Importance of Good Data to AI Widely Underappreciated
March 27, 2018
Reliance on AI has now become embedded in our culture, even as we struggle with issues of algorithmic bias and data-driven discrimination. Tech news site CIO reminds us, “AI’s Biggest Risk Factor: Data Gone Wrong.” In the detailed article, journalist Maria Korolov begins with some early examples of “AI gone bad” that have already occurred, and explains how this happens; hard-to-access data, biases lurking within training sets, and faked data are all concerns. So is building an effective team of data management workers who know what they are doing. Regarding the importance of good data, Korolov writes:
Ninety percent of AI is data logistics, says JJ Guy, CTO at Jask, an AI-based cybersecurity startup. All the major AI advances have been fueled by advances in data sets, he says. ‘The algorithms are easy and interesting, because they are clean, simple and discrete problems,’ he says. ‘Collecting, classifying and labeling datasets used to train the algorithms is the grunt work that’s difficult — especially datasets comprehensive enough to reflect the real world.’… However, companies often don’t realize the importance of good data until they have already started their AI projects. ‘Most organizations simply don’t recognize this as a problem,’ says Michele Goetz, an analyst at Forrester Research. ‘When asked about challenges expected with AI, having well curated collections of data for training AI was at the bottom of the list.’ According to a survey conducted by Forrester last year, only 17 percent of respondents say that their biggest challenge was that they didn’t ‘have a well-curated collection of that to train an AI system.’

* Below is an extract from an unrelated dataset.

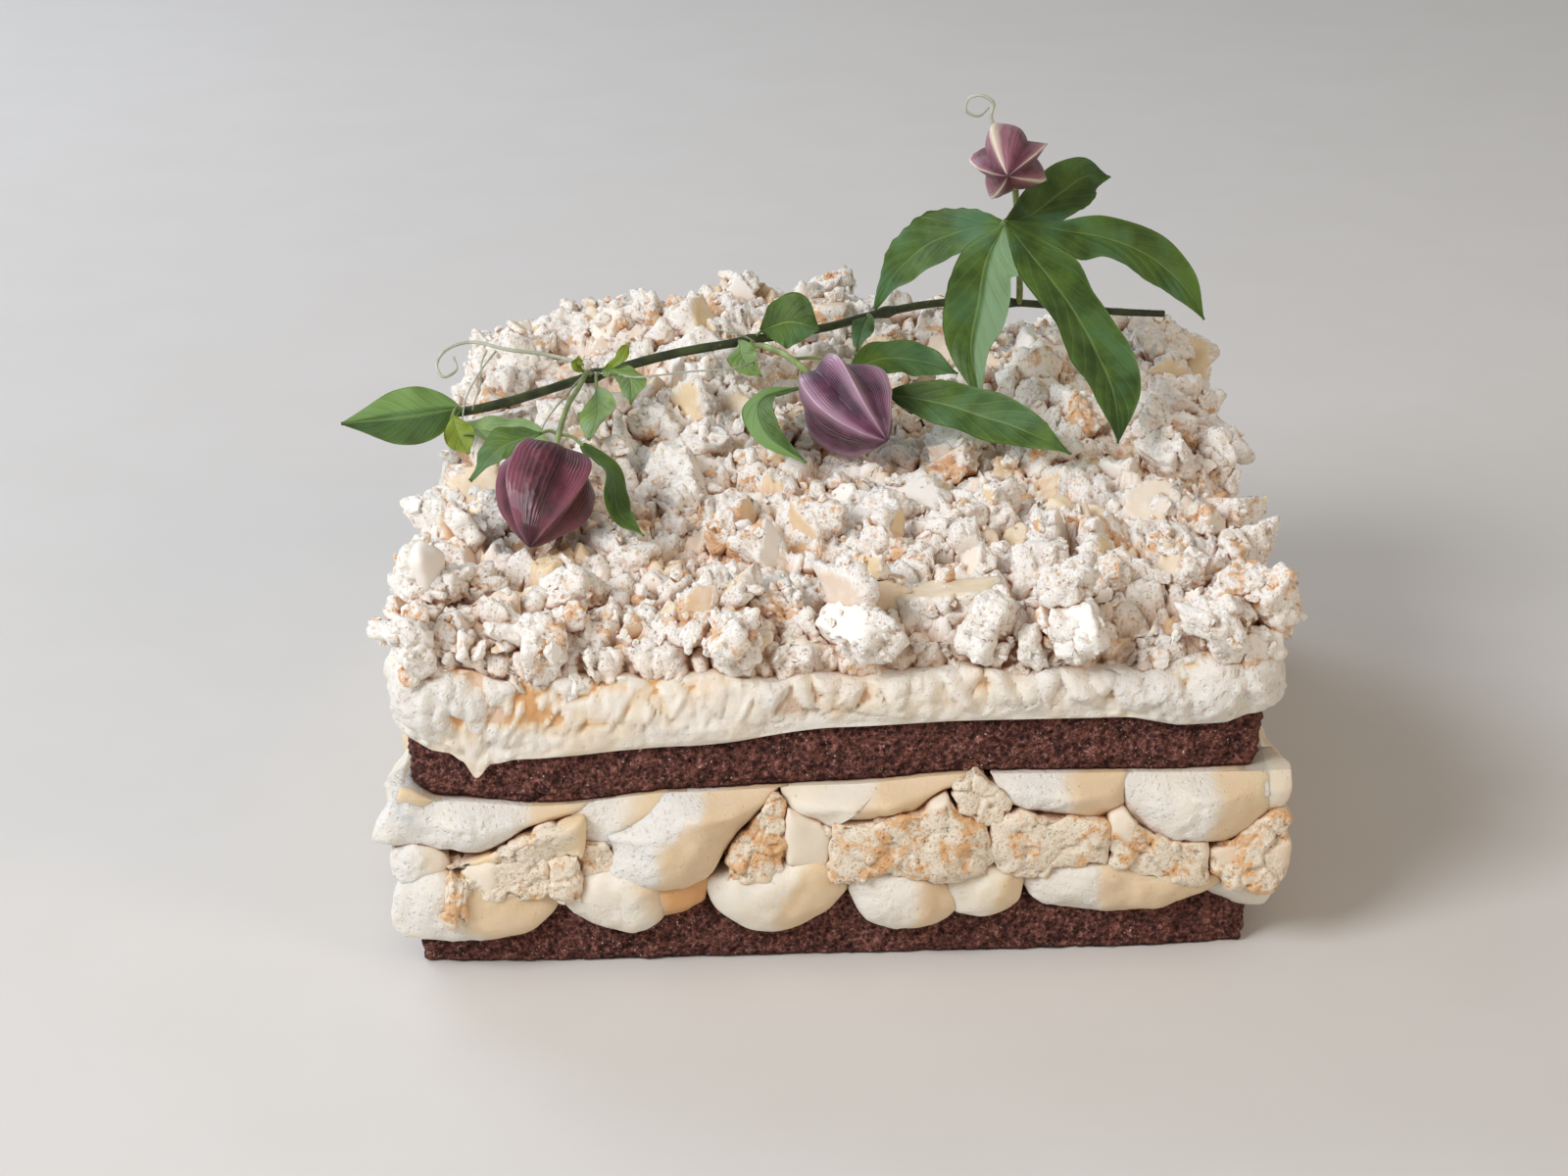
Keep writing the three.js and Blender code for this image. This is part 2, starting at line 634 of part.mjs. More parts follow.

Eliminating bias gleaned from training sets (like one AI’s conclusion that anyone who’s cooking must be a woman) is tricky, but certain measures could help. For example, tools that track how an algorithm came to a certain conclusion can help developers correct its impression. Also, independent auditors bring in a fresh perspective. These delicate concerns are part of why, says Korolov, AI companies are “taking it slow.” This is slow? We’d better hang on to our hats whenever (they decide) they’ve gotten a handle on these issues.
Cynthia Murrell, March 27, 2018